With this ‘lament’ I do not want to argue that all this is too much and that it could or should be less. On the contrary. I think it is excellent that my colleagues and I are forced to ethically justify what we do in our educational experiments on the one hand and (even more importantly) to think carefully in advance about what possible adverse effects/consequences our ‘innocent’ experiments can have for the participants, i.e. our children.

What I find all the more strange is that schools and even the government are allowed to do all sorts of things without having to take such ethical considerations into account. Think of what the Dutch Parliamentary Inquiry into Education Innovation Committee , or the Dijsselbloem Committee,  found (for which I conducted one of the sub-studies together with Frans Prins). Three of the conclusions of the parliamentary inquiry were: 
-Major risks have been taken with vulnerable students ; 
-The scientific substantiation of ‘ the new learning ‘ is largely  lacking ;
-The manner in which ’the new learning’ was introduced was risky ).
Schools and governments can, for example, simply implement an unconsidered intervention based on vague suspicions or hypes of education gurus and eduquacks and led by untrained people (I will not mention any names or educational interventions here, but you know them). They can also implement changes/innovations that have only been thought about a tiny bit. These changes/innovations are then based on suspicions or assumptions (think of the Second Phase). Again, in both cases without any prior ethical review!

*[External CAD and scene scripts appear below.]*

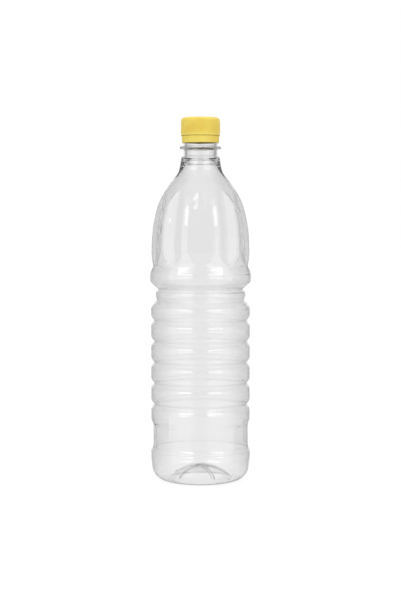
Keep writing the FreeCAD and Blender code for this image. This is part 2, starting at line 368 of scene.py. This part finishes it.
def bumped(board: Board, height: bpy.types.NodeSocket, depth: float,
           under: bpy.types.NodeSocket | None = None) -> bpy.types.NodeSocket:
    """A Bump node.

    Args:
        board: The material's tree.
        height: The relief, between 0 and 1.
        depth: Real height of that relief in metres.
        under: A normal that this relief lies on.

    Returns:
        The socket with the normal.
    """
    node = board.add("ShaderNodeBump")
    node.inputs["Strength"].default_value = 1.0
    node.inputs["Distance"].default_value = depth
    board.feed(node.inputs["Height"], height)
    if under is not None:
        board.feed(node.inputs["Normal"], under)
    return node.outputs["Normal"]


# ---- Finishes --------------------------------------------------------------------


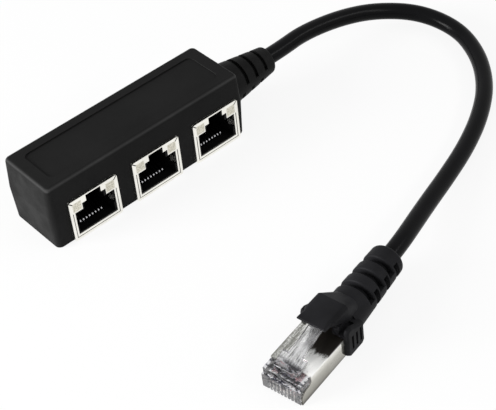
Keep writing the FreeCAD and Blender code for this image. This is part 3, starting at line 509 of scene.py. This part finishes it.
def make_floor():
    """Pale paper that is seen nearly white and still takes the object's shadow."""
    graph = material_graph("floor_paper")
    paper = graph.add("ShaderNodeBsdfDiffuse", Color=grey(PAPER_TONE))
    glow = graph.add("ShaderNodeEmission", Strength=1.0)
    share = graph.product(seen_directly(graph), PAPER_GLOW)
    graph.blend(share, paper.outputs["BSDF"], glow.outputs["Emission"])
    mesh = bpy.data.meshes.new("floor")
    sides = ((-1, -1), (1, -1), (1, 1), (-1, 1))
    corners = [(x * FLOOR_REACH, y * FLOOR_REACH, -FLOOR_DROP) for x, y in sides]
    mesh.from_pydata(corners, [], [(0, 1, 2, 3)])
    mesh.materials.append(graph.owner)
    floor = bpy.data.objects.new("floor", mesh)
    bpy.context.collection.objects.link(floor)


def make_world():
    """White where it is seen, and a soft even light."""
    world = bpy.data.worlds.new("studio")
    graph = Graph(world, "ShaderNodeOutputWorld")
    light = graph.add("ShaderNodeBackground", Color=WHITE, Strength=SKY_LIGHT)
    white = graph.add("ShaderNodeBackground", Color=WHITE, Strength=1.0)
    graph.blend(seen_directly(graph), light.outputs["Background"], white.outputs["Background"])
    bpy.context.scene.world = world


def add_light(name, place, target, size, power):
    data = bpy.data.lights.new(name, "AREA")
    data.shape = "RECTANGLE"
    data.size, data.size_y = size
    data.energy = power
    lamp = bpy.data.objects.new(name, data)
    lamp.location = place
    lamp.rotation_euler = (Vector(target) - Vector(place)).to_track_quat("-Z", "Y").to_euler()
    bpy.context.collection.objects.link(lamp)


make_floor()
make_world()
add_light("side_softbox", place=(-0.8, 0.3, 0.26), target=(0.0, -0.03, 0.01),
          size=(0.4, 0.5), power=13.0)
add_light("edge_softbox", place=(0.36, -0.56, 0.48), target=(0.02, -0.02, 0.01),
          size=(0.6, 0.12), power=1.6)


# Camera, as solved from the photo
AZIMUTH = math.radians(-37.27)
ELEVATION = math.radians(43.02)
ROLL = math.radians(-6.36)
TARGET = Vector((13.398, -33.394, 0.0)) * MM
DISTANCE = 398.61 * MM
PHOTO_WIDTH = 496
FOCAL_PIXELS = 1474
SENSOR_WIDTH = 36.0


def make_camera():
    """Camera that looks at the target from the photo's side, rolled as the photo is."""
    level = math.cos(ELEVATION)
    forward = Vector((-math.sin(AZIMUTH) * level, math.cos(AZIMUTH) * level, -math.sin(ELEVATION)))
    right = forward.cross(Vector((0, 0, 1))).normalized()
    up = right.cross(forward)
    turned_right = math.cos(ROLL) * right + math.sin(ROLL) * up
    turned_up = -math.sin(ROLL) * right + math.cos(ROLL) * up
    data = bpy.data.cameras.new("photo_camera")
    data.sensor_fit = "HORIZONTAL"
    data.sensor_width = SENSOR_WIDTH
    data.lens = FOCAL_PIXELS / PHOTO_WIDTH * SENSOR_WIDTH
    data.clip_start = 0.01
    camera = bpy.data.objects.new("photo_camera", data)
    turn = Matrix((turned_right, turned_up, -forward)).transposed().to_4x4()
    camera.matrix_world = Matrix.Translation(TARGET - forward * DISTANCE) @ turn
    bpy.context.collection.objects.link(camera)
    bpy.context.scene.camera = camera


make_camera()
bpy.context.scene.view_settings.view_transform = "Standard"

I find this absurd. Let us demand that schools and the government adhere to the same norms, rules and standards as professional educational researchers. It is about our children and the damage we can do to them. We cannot take this lightly!

[1] Ecological validity is the extent to which the research results from a study correspond to everyday practice

[2] .ETCs aim to safeguard the values, rights and interests of participants in a research project. For each research project requested, this committee checks whether the researchers take into account generally applicable legal and/or ethical standards relating to the type of research to be conducted. The ETC assesses the ethical aspects of a research project and its methods, promotes fully informed and voluntary participation by potential participants who are capable of making such choices (or, if that is not possible, informed consent given by an appropriate proxy such as a child’s parents or guardians), to ensure all aspects of the participants’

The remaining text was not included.